In a comparison between the United States and France, for example, the French think they live in a hierarchical pyramid, when in reality they are mostly middle-class; Americans are the opposite (the study’s charts can be seen here).
As the study points out, other evidence also shows that Americans vastly underestimate inequality in their own society – and when asked to choose an ideal wealth distribution, they say that they like Sweden’s.
Why the difference? I and many others would argue that American exceptionalism when it comes to income distribution – our unique suspicion of, and hostility toward, social insurance and antipoverty programs – is very much tied to our racial history. This does not, however, explain in any direct way why we should misperceive real inequality: People could oppose aid to Those People while understanding how rich the rich are. There may, however, be an indirect effect: The racial divide empowers right-wing groups of all kinds, which in turn issue a lot of propaganda dismissing and minimizing inequality.
Interesting stuff.
The Euro Catastrophe
In an article for The Washington Post, Matt O’Brien recently pointed out that Europe really is doing worse than it did during the Great Depression. Meanwhile, French President François Hollande – whose spinelessness and willingness to buy into austerity doomed his presidency and quite possibly the European project – is finally, tentatively, suggesting that maybe further austerity isn’t the answer.
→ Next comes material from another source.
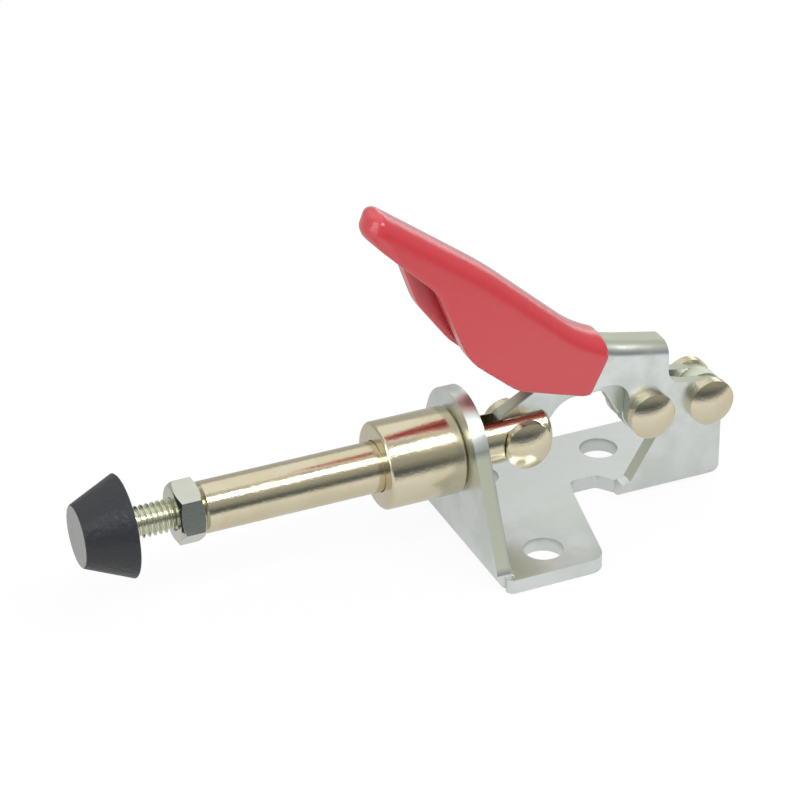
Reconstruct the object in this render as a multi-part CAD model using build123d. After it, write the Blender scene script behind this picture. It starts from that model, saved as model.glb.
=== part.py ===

The Oxford economist Simon Wren-Lewis thinks that the European embrace of austerity was a historical contingency; basically, the Greek crisis strengthened the hand of the austerians at a critical moment. I don’t think it’s that easy to explain. My sense is that there was powerful anti-Keynesian sentiment in Europe even before the Greek crisis, and that macroeconomics as Anglo-Saxon economists understand it never had a real constituency in Europe’s corridors of power.
Whatever the explanation, we are now, as Mr. O’Brien points out, looking at one of the great catastrophes of economic history.